Repeat exactly, and only, the lines below starting at the line that contains "const buckle = new THREE.Group();" and ending at the line that contains "before = set(bpy.data.objects)", inclusive of both.

━━ RECORDED DATA ━━

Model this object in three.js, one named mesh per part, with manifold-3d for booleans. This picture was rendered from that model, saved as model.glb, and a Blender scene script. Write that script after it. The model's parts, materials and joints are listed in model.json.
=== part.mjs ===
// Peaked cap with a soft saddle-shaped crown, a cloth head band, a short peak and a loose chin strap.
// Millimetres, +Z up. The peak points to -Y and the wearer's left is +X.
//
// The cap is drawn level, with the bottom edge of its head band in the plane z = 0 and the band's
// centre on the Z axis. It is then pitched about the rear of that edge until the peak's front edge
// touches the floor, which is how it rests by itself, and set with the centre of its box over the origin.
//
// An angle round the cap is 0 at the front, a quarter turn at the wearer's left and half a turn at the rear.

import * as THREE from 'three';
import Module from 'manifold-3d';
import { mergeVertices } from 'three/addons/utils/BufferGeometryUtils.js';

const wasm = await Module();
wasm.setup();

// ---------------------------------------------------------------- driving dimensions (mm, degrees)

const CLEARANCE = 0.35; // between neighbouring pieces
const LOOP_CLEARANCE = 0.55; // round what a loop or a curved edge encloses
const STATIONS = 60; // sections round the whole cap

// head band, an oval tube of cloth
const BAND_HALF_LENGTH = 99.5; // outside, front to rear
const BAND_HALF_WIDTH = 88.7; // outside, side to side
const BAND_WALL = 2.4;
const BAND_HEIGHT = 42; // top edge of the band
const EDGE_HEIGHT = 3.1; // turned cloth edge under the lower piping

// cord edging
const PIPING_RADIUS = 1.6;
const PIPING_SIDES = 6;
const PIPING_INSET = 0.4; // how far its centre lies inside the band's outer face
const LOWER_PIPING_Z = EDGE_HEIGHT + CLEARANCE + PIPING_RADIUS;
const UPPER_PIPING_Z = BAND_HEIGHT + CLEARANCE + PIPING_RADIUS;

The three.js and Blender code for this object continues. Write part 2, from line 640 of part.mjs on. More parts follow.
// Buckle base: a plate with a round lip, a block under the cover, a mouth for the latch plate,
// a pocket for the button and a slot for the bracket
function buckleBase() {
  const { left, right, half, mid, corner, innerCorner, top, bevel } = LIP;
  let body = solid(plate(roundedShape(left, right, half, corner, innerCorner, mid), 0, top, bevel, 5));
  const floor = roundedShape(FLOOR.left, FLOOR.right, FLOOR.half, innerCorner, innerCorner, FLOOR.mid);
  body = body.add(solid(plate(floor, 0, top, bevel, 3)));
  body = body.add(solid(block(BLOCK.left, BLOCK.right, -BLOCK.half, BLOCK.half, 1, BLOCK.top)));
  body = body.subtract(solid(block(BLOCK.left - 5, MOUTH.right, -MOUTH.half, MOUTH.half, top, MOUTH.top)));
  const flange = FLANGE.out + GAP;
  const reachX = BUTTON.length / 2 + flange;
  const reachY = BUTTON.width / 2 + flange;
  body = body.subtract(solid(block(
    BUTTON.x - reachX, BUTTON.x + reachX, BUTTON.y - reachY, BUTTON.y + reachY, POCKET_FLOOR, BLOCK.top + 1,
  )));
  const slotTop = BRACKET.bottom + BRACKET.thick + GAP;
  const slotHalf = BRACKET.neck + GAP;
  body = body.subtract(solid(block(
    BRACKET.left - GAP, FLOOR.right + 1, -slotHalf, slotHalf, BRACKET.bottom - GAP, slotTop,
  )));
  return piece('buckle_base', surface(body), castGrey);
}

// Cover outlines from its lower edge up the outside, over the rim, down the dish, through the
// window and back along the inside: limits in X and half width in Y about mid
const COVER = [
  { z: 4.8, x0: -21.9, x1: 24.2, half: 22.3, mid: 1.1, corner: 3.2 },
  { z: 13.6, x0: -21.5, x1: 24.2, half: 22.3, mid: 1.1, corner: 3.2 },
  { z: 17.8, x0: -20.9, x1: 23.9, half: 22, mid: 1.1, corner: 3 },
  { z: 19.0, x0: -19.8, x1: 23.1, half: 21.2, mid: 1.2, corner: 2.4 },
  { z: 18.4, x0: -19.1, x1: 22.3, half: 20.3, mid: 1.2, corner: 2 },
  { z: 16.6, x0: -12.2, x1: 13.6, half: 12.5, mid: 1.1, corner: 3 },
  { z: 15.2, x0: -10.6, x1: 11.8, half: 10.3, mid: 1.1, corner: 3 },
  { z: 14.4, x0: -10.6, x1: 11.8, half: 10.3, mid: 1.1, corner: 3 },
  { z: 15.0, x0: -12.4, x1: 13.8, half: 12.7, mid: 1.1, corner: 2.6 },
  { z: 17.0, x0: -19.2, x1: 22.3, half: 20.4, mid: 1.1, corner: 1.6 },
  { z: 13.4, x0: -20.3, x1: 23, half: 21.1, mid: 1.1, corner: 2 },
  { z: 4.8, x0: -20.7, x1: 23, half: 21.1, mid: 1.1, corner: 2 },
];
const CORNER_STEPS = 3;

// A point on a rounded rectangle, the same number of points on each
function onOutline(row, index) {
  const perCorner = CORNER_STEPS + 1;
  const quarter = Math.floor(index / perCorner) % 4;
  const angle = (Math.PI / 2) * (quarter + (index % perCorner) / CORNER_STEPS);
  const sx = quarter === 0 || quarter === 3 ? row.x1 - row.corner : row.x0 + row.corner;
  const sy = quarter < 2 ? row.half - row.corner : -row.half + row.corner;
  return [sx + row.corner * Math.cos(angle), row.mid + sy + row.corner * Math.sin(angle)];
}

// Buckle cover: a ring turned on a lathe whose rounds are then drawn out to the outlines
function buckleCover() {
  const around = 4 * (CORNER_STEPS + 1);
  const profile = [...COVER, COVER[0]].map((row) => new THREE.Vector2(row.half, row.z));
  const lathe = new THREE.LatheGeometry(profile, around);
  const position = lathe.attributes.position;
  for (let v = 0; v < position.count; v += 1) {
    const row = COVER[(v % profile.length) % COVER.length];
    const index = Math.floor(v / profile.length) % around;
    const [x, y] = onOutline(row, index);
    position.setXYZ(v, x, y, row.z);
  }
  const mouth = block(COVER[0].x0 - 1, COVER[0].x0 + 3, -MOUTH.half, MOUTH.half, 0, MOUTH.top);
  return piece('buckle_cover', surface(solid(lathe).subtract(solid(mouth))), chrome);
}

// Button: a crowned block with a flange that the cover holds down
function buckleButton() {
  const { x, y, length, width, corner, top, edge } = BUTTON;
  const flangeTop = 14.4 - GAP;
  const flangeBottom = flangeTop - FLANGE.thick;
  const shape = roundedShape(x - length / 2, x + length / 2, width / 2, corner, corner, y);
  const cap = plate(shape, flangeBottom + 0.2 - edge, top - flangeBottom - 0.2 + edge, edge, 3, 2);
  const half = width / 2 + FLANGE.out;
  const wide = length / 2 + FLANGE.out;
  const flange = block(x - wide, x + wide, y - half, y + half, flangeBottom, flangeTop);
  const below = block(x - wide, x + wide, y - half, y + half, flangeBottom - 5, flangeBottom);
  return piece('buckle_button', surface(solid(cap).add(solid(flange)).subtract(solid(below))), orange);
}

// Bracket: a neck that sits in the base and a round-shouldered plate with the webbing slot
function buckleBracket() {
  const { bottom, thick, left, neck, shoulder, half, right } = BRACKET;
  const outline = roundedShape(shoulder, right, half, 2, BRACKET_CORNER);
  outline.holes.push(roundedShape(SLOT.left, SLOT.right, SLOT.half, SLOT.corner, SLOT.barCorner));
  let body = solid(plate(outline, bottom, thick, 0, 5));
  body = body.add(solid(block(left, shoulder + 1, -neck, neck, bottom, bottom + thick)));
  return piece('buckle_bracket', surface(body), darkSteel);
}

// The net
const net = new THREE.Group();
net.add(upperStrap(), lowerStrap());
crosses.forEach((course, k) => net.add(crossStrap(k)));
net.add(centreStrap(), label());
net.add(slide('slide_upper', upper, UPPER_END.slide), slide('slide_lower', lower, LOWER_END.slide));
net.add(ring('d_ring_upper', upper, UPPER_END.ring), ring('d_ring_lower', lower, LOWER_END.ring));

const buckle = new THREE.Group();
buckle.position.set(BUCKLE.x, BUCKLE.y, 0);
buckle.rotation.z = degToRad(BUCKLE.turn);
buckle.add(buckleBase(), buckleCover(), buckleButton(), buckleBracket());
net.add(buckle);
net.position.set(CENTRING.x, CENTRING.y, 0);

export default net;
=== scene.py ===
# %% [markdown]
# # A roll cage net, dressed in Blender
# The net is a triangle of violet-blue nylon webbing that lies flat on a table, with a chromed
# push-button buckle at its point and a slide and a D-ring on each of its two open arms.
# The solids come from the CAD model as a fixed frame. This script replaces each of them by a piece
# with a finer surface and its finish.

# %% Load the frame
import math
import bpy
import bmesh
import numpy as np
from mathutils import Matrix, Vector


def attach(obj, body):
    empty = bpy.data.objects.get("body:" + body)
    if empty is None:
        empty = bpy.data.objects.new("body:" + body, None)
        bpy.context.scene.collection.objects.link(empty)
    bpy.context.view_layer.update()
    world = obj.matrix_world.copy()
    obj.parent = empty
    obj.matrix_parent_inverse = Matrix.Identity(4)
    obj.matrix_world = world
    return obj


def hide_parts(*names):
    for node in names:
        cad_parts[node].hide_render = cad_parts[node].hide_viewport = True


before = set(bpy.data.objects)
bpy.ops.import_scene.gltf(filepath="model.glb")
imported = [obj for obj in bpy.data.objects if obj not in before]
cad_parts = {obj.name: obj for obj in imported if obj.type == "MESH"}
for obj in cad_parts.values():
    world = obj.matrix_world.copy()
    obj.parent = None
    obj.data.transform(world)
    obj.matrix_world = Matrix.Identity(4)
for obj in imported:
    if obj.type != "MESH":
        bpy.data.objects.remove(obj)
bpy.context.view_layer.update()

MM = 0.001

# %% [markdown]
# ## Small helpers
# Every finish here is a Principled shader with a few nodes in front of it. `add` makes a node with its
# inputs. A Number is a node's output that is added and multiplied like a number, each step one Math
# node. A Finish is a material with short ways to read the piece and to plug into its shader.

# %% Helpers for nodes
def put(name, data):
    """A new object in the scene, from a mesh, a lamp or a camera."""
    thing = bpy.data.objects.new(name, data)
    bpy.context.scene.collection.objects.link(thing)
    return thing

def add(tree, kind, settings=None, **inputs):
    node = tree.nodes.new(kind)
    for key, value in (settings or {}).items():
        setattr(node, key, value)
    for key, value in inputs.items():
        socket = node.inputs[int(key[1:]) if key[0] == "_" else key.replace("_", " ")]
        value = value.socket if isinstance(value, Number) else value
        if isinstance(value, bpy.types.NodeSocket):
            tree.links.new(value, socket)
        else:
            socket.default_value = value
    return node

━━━

> RESPONSE TO THE TASK
const buckle = new THREE.Group();
buckle.position.set(BUCKLE.x, BUCKLE.y, 0);
buckle.rotation.z = degToRad(BUCKLE.turn);
buckle.add(buckleBase(), buckleCover(), buckleButton(), buckleBracket());
net.add(buckle);
net.position.set(CENTRING.x, CENTRING.y, 0);

export default net;
=== scene.py ===
# %% [markdown]
# # A roll cage net, dressed in Blender
# The net is a triangle of violet-blue nylon webbing that lies flat on a table, with a chromed
# push-button buckle at its point and a slide and a D-ring on each of its two open arms.
# The solids come from the CAD model as a fixed frame. This script replaces each of them by a piece
# with a finer surface and its finish.

# %% Load the frame
import math
import bpy
import bmesh
import numpy as np
from mathutils import Matrix, Vector


def attach(obj, body):
    empty = bpy.data.objects.get("body:" + body)
    if empty is None:
        empty = bpy.data.objects.new("body:" + body, None)
        bpy.context.scene.collection.objects.link(empty)
    bpy.context.view_layer.update()
    world = obj.matrix_world.copy()
    obj.parent = empty
    obj.matrix_parent_inverse = Matrix.Identity(4)
    obj.matrix_world = world
    return obj


def hide_parts(*names):
    for node in names:
        cad_parts[node].hide_render = cad_parts[node].hide_viewport = True


before = set(bpy.data.objects)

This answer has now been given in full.